いや、そうなってしまうと決めつけるのは未だ早い!
「はじめてだ...ここまで憎いと思った怪獣は...恐ろしいとか...放っておく訳にはいかないと思ったやつは沢山いるけど...お前は...絶対に...許さない...!」
いつの間にか猫鈴猫とカガビランの近くにまで来ていたリンドウ隊員が、薬局の屋根の上に立って拳銃を構えているではないか!

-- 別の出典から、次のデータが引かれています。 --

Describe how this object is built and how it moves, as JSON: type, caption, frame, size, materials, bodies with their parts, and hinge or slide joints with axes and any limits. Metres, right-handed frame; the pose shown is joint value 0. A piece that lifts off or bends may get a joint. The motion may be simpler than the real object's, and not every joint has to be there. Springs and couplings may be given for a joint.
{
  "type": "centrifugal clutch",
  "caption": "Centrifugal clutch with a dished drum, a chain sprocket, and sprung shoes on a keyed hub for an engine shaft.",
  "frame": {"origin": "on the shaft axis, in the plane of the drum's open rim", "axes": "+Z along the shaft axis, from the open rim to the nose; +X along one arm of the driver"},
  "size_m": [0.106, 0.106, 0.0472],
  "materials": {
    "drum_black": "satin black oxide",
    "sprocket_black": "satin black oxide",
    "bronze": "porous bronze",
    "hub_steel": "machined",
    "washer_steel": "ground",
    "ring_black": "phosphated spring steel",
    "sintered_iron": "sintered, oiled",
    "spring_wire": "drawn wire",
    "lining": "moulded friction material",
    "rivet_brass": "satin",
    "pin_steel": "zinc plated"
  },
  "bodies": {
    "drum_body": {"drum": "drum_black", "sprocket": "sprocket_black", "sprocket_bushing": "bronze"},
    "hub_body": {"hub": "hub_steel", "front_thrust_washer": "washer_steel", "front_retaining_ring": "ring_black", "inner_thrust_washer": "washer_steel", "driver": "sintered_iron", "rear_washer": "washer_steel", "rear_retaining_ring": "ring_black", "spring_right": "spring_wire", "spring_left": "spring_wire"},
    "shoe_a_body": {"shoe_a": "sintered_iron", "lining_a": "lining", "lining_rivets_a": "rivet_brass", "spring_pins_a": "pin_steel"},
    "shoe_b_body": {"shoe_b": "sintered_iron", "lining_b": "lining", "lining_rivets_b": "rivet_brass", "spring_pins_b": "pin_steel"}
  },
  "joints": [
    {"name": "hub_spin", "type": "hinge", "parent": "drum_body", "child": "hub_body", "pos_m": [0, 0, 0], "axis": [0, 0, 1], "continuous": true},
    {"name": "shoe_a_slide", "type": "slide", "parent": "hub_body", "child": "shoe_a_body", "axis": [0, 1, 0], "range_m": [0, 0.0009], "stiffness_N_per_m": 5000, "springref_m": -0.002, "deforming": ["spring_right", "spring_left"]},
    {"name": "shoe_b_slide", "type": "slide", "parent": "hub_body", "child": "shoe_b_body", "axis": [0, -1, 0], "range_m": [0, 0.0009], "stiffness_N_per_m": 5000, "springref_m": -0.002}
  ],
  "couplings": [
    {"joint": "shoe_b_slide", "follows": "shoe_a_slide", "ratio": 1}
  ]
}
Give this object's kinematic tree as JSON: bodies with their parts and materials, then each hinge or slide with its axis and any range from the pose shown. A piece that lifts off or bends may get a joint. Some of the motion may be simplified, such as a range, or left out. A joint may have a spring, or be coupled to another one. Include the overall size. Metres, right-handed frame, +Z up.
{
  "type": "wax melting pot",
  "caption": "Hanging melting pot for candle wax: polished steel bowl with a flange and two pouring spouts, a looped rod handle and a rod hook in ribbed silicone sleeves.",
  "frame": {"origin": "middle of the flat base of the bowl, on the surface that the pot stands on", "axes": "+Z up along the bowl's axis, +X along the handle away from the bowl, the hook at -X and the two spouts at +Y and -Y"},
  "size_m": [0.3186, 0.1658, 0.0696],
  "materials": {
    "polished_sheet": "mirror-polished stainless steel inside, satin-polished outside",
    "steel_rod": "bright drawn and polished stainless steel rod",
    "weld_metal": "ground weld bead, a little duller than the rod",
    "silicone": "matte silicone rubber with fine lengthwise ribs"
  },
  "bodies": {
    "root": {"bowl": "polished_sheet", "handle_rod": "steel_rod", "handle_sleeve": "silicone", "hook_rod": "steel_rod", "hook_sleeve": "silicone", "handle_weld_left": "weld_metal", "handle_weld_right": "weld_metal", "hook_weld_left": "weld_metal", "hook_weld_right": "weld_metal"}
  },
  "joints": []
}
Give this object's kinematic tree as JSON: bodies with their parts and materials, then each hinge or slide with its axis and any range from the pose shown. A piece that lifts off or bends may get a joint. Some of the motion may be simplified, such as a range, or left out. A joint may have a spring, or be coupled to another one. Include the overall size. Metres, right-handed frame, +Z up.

そして彼女は躊躇いなく引き金を引き、銃弾を発射する... ... ...だが、射程距離が足りない。
「なら、もう一発」
リンドウ隊員は再び引き金を引いて二発目の銃弾を発射、二弾目に放たれた初弾が弾かれて飛距離を伸ばしたそれはやがて、見事カガビランの額に直撃した。
ギャ...!?
カガビランが先ほど転倒した際にできた額にある深刻なヒビ。そこにぶち込まれたなら、怪獣にとっては水鉄砲ほどの脅威にもならない筈の拳銃の弾すら、致命傷に成り得るのだ!!
グァー!…
弾を撃ち込まれた頭部からはじまり、両手足、やがて胴体へヒビは広がり、極悪非道な怪獣が鏡のようにバラバラになるまでに時間はかからなかった。
「...リンドウ隊員、やるじゃん」
パラシュートが引っ掛かった木の上から様子を眺めていたアオイ隊員も、勇敢で優秀な射撃手に称賛を送る。
「にゃいっ…」
カガビラン死亡と同時に、猫鈴猫の全身を穿っていた棘も完全に消失した。
「...ふに」
満身創痍ながらも、なんとか片脚で立ち上がった猫鈴猫はリンドウ隊員に感謝の気持を込めて頷いた。

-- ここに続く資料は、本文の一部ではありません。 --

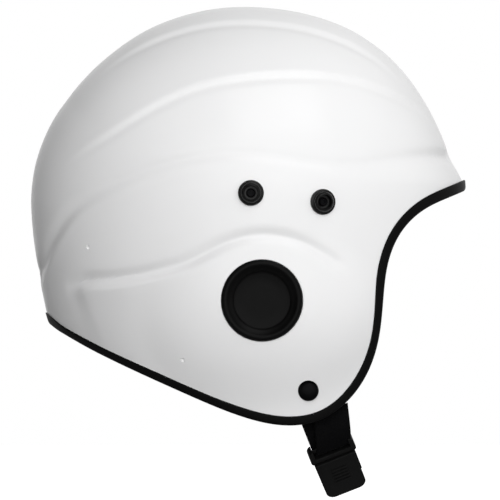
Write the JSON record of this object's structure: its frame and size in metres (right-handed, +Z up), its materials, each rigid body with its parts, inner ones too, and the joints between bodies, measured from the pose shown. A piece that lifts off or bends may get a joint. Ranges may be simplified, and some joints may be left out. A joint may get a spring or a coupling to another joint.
{
  "type": "water helmet",
  "caption": "Open-face water sports helmet with covered ears: hard shell with edge trim, ear plugs, visor studs, foam liner, pads and a webbing chin strap with a side-release buckle.",
  "frame": {"origin": "midway between the two ear ports, on the helmet's middle plane, where the wearer's ear canals are", "axes": "+X forward, +Y to the wearer's left, +Z up through the crown"},
  "size_m": [0.2393, 0.1996, 0.2691],
  "materials": {
    "shell_white": "glossy white moulded ABS",
    "rubber_black": "satin black rubber",
    "plug_rubber": "matt black rubber",
    "stud_black": "satin black nylon",
    "screw_black": "black oxide steel",
    "nut_steel": "stainless steel",
    "spacer_nylon": "black nylon",
    "foam_grey": "closed-cell foam",
    "pad_fabric": "black brushed knit over foam",
    "hook_tape": "black hook tape",
    "webbing_black": "black woven polyester webbing",
    "buckle_black": "satin black acetal"
  },
  "bodies": {
    "helmet": {"outer_shell": "shell_white", "edge_trim": "rubber_black", "visor_stud_right_rear": "stud_black", "visor_stud_right_front": "stud_black", "visor_stud_left_rear": "stud_black", "visor_stud_left_front": "stud_black", "visor_screws": "screw_black", "visor_tee_nuts": "nut_steel", "liner_crown": "foam_grey", "liner_front": "foam_grey", "liner_rear": "foam_grey", "liner_right": "foam_grey", "liner_left": "foam_grey", "brow_pad": "pad_fabric", "nape_pad": "pad_fabric", "crown_pad": "pad_fabric", "hook_patches": "hook_tape", "ear_pad_right": "pad_fabric", "ear_pad_left": "pad_fabric", "strap_screws": "screw_black", "strap_spacers": "spacer_nylon", "strap_washers": "nut_steel", "strap_nuts": "nut_steel"},
    "ear_plug_right": {"ear_plug_right": "plug_rubber"},
    "ear_plug_left": {"ear_plug_left": "plug_rubber"},
    "chin_strap": {"strap_right": "webbing_black", "strap_left": "webbing_black", "buckle_male": "buckle_black", "buckle_latch_arms": "buckle_black"},
    "buckle_socket": {"buckle_female": "buckle_black"}
  },
  "joints": [
    {"name": "ear_plug_right_pull", "type": "slide", "parent": "helmet", "child": "ear_plug_right", "axis": [0, -1, 0], "range_m": [0, 0.015]},
    {"name": "ear_plug_left_pull", "type": "slide", "parent": "helmet", "child": "ear_plug_left", "axis": [0, 1, 0], "range_m": [0, 0.015]},
    {"name": "chin_strap_swing", "type": "hinge", "parent": "helmet", "child": "chin_strap", "pos_m": [0.0248, 0, -0.0484], "axis": [0, -1, 0], "range_deg": [-35, 15]},
    {"name": "buckle_release", "type": "slide", "parent": "chin_strap", "child": "buckle_socket", "axis": [0.2724, 0.6691, -0.6914], "range_m": [0, 0.024], "deforming": ["strap_left", "buckle_latch_arms"]}
  ]
}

「あなたも...いつも私達を助けてくれてありがとう...こんなにボロボロになってまで...」
ちょうど英雄の立つ薬局の傍らを、避難用トラックが通り過ぎたのは、このときだ、彼女の勇姿はたくさんの、そして妹の瞳にも強く焼き付けられた。
「お姉ちゃん...凄い...皆を守って、しかも私の夢まで叶えてくれた...」
「よかったわね、結椛ちゃん、あなたのお姉ちゃんの活躍は、記事を通して沢山の人に伝えておくわね」
嬉し涙を滲ませる結椛の頭を、わしゃわしゃと撫でる香燐もまた、猫鈴猫がなんとか助かったことが嬉しかった。

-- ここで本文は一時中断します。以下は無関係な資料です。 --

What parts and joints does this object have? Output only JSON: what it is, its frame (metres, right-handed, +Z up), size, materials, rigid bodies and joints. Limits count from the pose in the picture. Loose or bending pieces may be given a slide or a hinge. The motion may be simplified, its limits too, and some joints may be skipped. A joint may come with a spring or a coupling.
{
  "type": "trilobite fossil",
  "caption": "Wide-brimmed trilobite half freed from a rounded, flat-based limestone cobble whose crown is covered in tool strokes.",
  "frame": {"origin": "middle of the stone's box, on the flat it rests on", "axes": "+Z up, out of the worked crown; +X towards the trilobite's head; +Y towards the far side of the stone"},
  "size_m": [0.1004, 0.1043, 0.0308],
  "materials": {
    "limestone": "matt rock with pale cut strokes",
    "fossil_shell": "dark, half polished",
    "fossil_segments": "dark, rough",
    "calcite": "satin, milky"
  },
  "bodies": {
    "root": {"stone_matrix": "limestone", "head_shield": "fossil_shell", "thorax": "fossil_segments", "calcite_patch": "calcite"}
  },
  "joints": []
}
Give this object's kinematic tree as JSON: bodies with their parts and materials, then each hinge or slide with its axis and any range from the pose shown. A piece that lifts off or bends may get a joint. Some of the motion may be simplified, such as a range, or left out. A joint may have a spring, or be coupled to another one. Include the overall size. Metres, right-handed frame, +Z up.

「わたし...改めて思いました...この仕事に就けてよかったって...」
「うん、わたしも正直…あんな危ない仕事辞めてほしいって心のどこかで思ってたけど、それが消えたんです!」
後日、破壊された病院から別の病院に移された結椛のもとに香燐と猫鈴猫、MINTのメンバーが見舞いに来ていた。
「ふふふ、リンドウ隊員の活躍を記事にしたら大反響で、編集長にも珍しく褒められたわ、彼女は貴方の自慢のお姉ちゃんよ」
「私も助けられたし感謝しないとだよね〜」
「はっ、恥ずかしい...」
褒めちぎられたリンドウ隊員は顔を赤らめて俯いてしまった、勇敢さを備えながらも、恥ずかしがり屋な性格は治らないようだ。
「あとあと、ユキヒラさん!というより、お義母さんって呼んだほうが良いのかな...お姉ちゃんをよろしくお願いいたします!!」
結椛はフルーツの入った籠を持っているユキヒラに、丁寧に、元気よく頭を下げた。
「あらまあ...ありがとう、頑張るわね」
ユキヒラは冷静に振る舞うが、心の中は歓喜の色でいっぱいになった。
「ませてるなあ〜将来有望な子じゃん」
軽薄に笑いながら、無神経な発言をしたアオイ隊員を周りの人間はキッと睨む、自動修復機能で顔面も脚も元通りになったにもかかわらずわ気だるげに欠伸をしている猫鈴猫以外は。
「私に将来なんて...ううん、あるよね、きっと...私ならお姉ちゃんの花嫁姿、きっと見れる!」
結椛から希望に溢れた言葉と笑顔を送られて、アオイ隊員も今度は本物の表情を浮かべた。
「その意気だよ結椛!ありがとう...アオイ隊員...」
「さてさて、なんのことやら」
「すっかりとぼけてしまって、うふふ」
あら、ふと香燐は気付く、今この病室の中にいる全員が幸せそうに笑っていることを。
「うーん、撮り甲斐のある、いい笑顔がたくさん!結椛ちゃん、皆さん、一枚どうですか?」
「うん!喜んで!!」
こうして撮影された集合写真は、病室のベッドの上でカメラに向けてピースをする結椛も、彼女を囲む大人達、ロボット娘まで、笑顔を浮かべている平和を取り戻した証ともなる一枚だった。
終
かなり苦戦させられましたが、まだ四話にしちゃあ強い怪獣でしたわ。